2. The Fisk Jubilee Singers, a troupe of African American musicians who sang at the Taj Mahal in 1889
During their travels, they performed in prestigious concert spaces, lodged in exquisite hotels, and socialised in exclusive spaces. However, they had no desire to only interact with the colonial elite. Rather, the Singers also wished to share their musical talents with Indian persons throughout the subcontinent. Their perfomances, delivered in packed concert halls, received praise from diverse audiences, introduced Indian listeners to African American musical forms, and raised global awareness about Fisk University.
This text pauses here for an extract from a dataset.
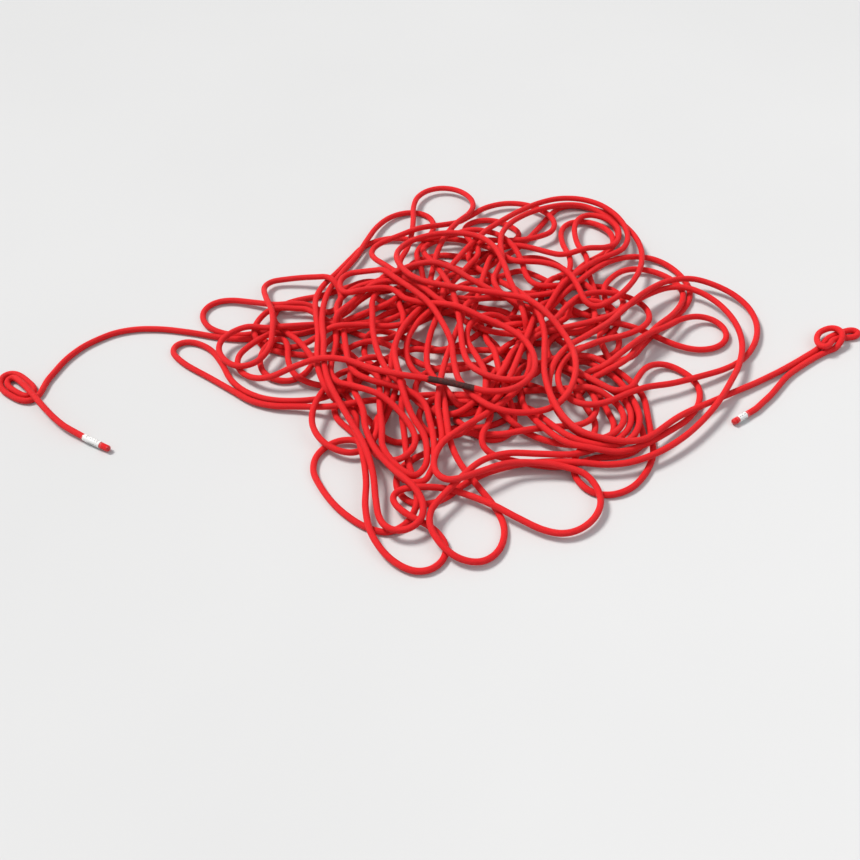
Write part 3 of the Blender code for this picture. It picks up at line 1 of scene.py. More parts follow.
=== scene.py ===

Read their full story, found on Scroll.in
3. The surprising ways that Victorians flirted
Around 1860, Britain was gripped with a craze for cartes de visite – small photographic visiting cards, featuring staged portraits of the owner. It became de rigueur to swap cards, with even only vague acquaintances eagerly collecting each other’s image for their scrapbooks. Making photocollages in dedicated albums – by cutting up those calling cards and repurposing them within watercolour painted backdrops, to often silly, surreal or even suggestive effect – became quite the fashionable activity for members of the British aristocracy. Admiring each other’s albums in drawing rooms was a popular after-dinner pastime…
“Young women who had albums – whether watercolour or photographs – were prized because they gave the court things to do. It did give you a social currency” …
Many contain visual puns, or in-jokes and coded messages, strengthening our understanding of these albums’ social function – something for men and women to chuckle over together. They were even, Di Bello suggest, a means of flirting – both via what’s depicted on the page, and simply through providing men and women with an excuse for sitting close together, to flick through an album…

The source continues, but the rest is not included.